One for the Holiday Money2
I love Stephanie Plum. And lucky for Janet E, I will still love Stephanie, despite this short, expensive fairy tale. I can suspend disbelief with the best of the, but Stephanie is supposed to live in a wild, wacky but somewhat real world. This book deals with a fantasy hero which is fine in fantasy books, but last time I checked, Plum books were classified as mysteries.

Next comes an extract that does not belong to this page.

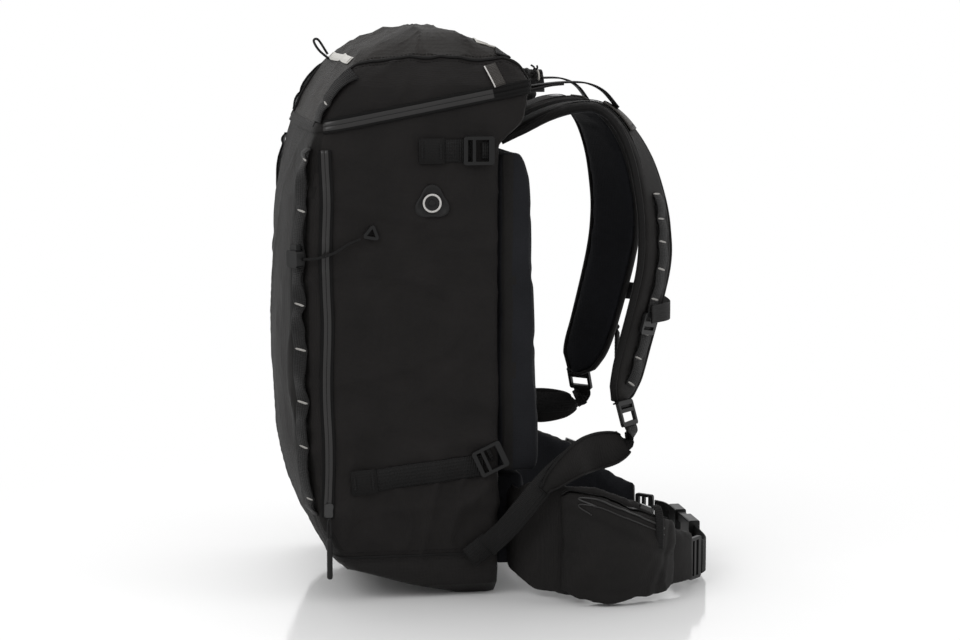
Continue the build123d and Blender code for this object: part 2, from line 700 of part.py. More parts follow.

It was an expensive, totally unsatisfying read that smacked not of author intrusion, but publisher intrusion as a gambit to drain some holiday bucks from loyal Plum readers. A non-worldly hero who pops in and out of Stephanie's life, a missing Santa, a workshop manned by elves. Take the typical crazy Plum elements that we always love and take them two steps too far, making a parody of a parody of a parody. And now we know the defintion of "derivative."

Folks, we were used....

I'm still going to be first in line for the numbered books because I have faith that JanetE will deliver the goods. SMP, we'll forgive you this time, but we won't forget. Don't try our patience and make such a calculated attack on our wallets again without giving us anything substantial.